By 1813 Scott had begun to tire of narrative poetry. That year he rediscovered the unfinished manuscript of a novel he had started in 1805, and in the early summer of 1814 he wrote with extraordinary speed almost the whole of his novel, which he titled
Waverley
. A story of the Jacobite rebellion of 1745, it reinterpreted and presented with living force the manners and loyalties of a vanished Scottish Highland society. The book was published anonymously, as were all of the many novels he wrote down to 1827.

In
Waverley
and succeeding novels Scott's particular literary gifts—as a born storyteller and a master of dialogue who possessed a flair for picturesque incidents and a rich, ornate, seemingly effortless literary style—could be utilized to their fullest extent. These immensely popular novels, now known as the
Waverley
novels, include
Guy Mannering
(1815) and
The Antiquary
(1816), which with
Waverley
completed a sort of trilogy covering the period from the 1740s to just after 1800. The first of four series of novels published under the title
Tales of My Landlord
was composed of
The Black Dwarf
and the masterpiece
Old Mortality
(1816). These were followed by the masterpieces
Rob Roy
(1817) and
The Heart of Midlothian
(1818), and then by
The Bride of Lammermoor
and
A Legend of Montrose
(both 1819). He then turned to themes from English history and elsewhere and wrote
Ivanhoe
(1819), a novel set in 12th-century England and one that remains his most popular book. Two more masterpieces were
Kenilworth
(1821), set
in Elizabethan England, and the highly successful
Quentin Durward
(1823), set in 15th-century France. The best of his later novels are
Redgauntlet
(1824) and
The Talisman
(1825), the latter being set in Palestine during the Crusades.

Scott's immense earnings in those years contributed to his financial downfall. Eager to own an estate and to act the part of a bountiful laird, he anticipated his income and involved himself in exceedingly complicated and ultimately disastrous financial agreements with his publisher, Archibald Constable, and his agents, the Ballantynes. When Constable was unable to meet his liabilities and went bankrupt, he dragged down the Ballantynes and Scott in his wake because their financial interests were inextricably intermingled. Scott assumed personal responsibility for both his and the Ballantynes' liabilities and thus dedicated himself for the rest of his life to paying off debts amounting to about £120,000.

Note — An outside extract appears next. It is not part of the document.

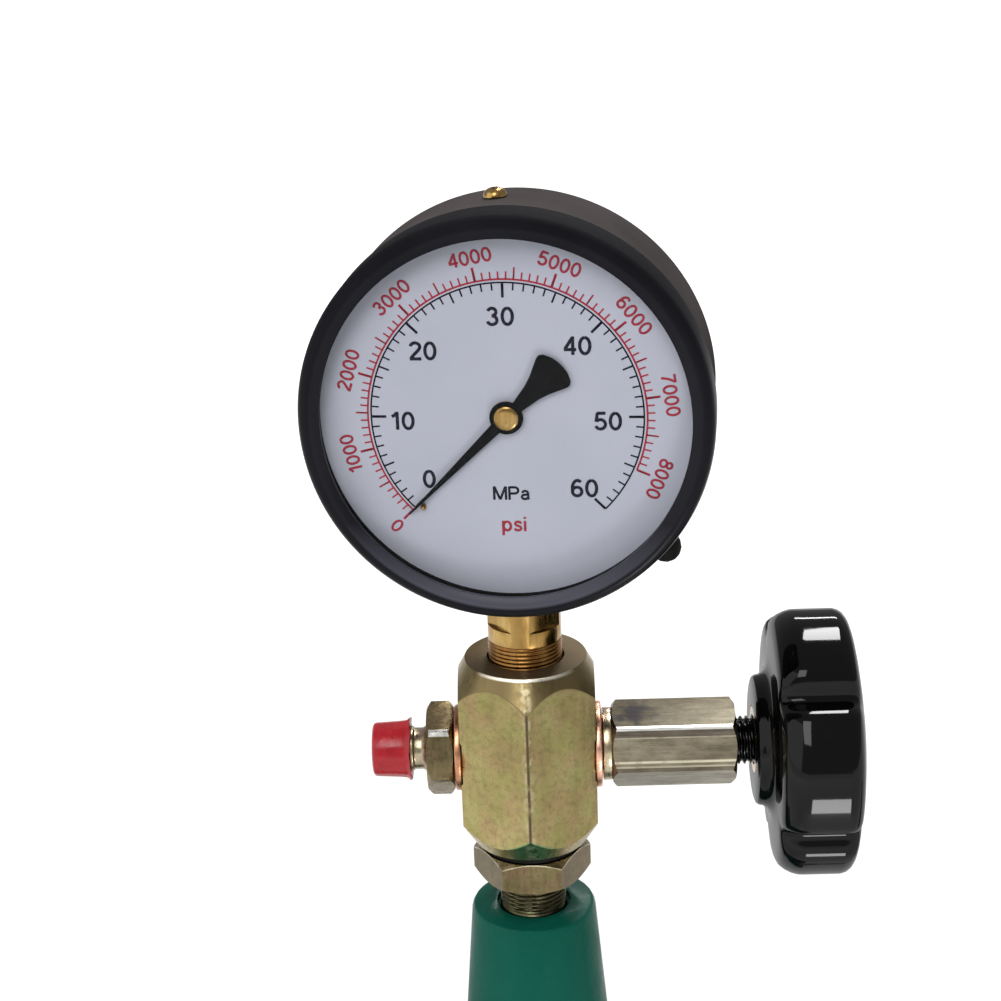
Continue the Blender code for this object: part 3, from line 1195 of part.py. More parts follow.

The result was reckless haste in the production of all his later books and compulsive work whose strain shortened his life, though his rapidity and ease of writing remained largely unimpaired, as did his popularity. Scott's creditors were not hard with him during this period, however, and he was generally revered as the grand old man of English letters. In 1827 Scott's authorship of the
Waverley
novels was finally made public. In 1831 his health deteriorated sharply, and he tried a continental tour with a long stay at Naples to aid recovery. He was taken home and died in 1832.

SAMUEL TAYLOR COLERIDGE

(b. Oct. 21, 1772, Ottery St. Mary, Devonshire, Eng.—d. July 25, 1834, Highgate, near London)

S
amuel Taylor Coleridge was an English lyrical poet, critic, and philosopher. His
Lyrical Ballads
, written
with William Wordsworth, heralded the English Romantic movement, and his
Biographia Literaria
(1817) is the most significant work of general literary criticism produced in the English Romantic period.

In 1791 Coleridge entered Jesus College, Cambridge. In his third year there, oppressed by financial difficulties, he went to London and enlisted as a dragoon under the assumed name of Silas Tomkyn Comberbache. Despite his unfitness for the life, he remained until discovered by his friends; he was then bought out by his brothers and restored to Cambridge. A chance meeting with the poet Robert Southey led to a close association between the two men and a plan, eventually aborted, to set up a utopian community in Pennsylvania.

Despite these difficulties, Coleridge's intellect flowered in an extraordinary manner during this period, as he embarked on an investigation of the nature of the human mind, joined by William Wordsworth, with whom he had become acquainted in 1795. Together they entered upon one of the most influential creative periods of English literature. Coleridge was developing a new, informal mode of poetry in which he could use a conversational tone and rhythm to give unity to a poem, best exemplified by
Frost at Midnight
.

That poem was an element of Coleridge's exploration of the possibility that all religions and mythical traditions, with their general agreement on the unity of God and the immortality of the soul, sprang from a universal life consciousness, which was expressed particularly through the phenomena of human genius. While these speculations were at their most intense, Coleridge, according to his own account, composed under the influence of laudanum the mysterious poetic fragment known as
Kubla Khan
. The exotic imagery and rhythmic chant of this poem have led many critics to conclude that it should be read as a
“meaningless reverie,” but it is, like
Frost at Midnight
, a complex poem about the nature of human genius.

Coleridge was enabled to explore similar themes in
The Rime of the Ancient Mariner
, composed during the autumn and winter of 1797–98. For this, his most famous poem, he drew upon the ballad form. The main narrative, infused with supernatural elements, tells how a sailor who has committed a crime against the life principle by slaying an albatross suffers from torments, physical and mental, in which the nature of his crime is made known to him. The placing of it at the beginning of
Lyrical Ballads
(1798) was evidently intended by Coleridge and Wordsworth to provide a context for the sense of wonder in common life that marks many of Wordsworth's contributions.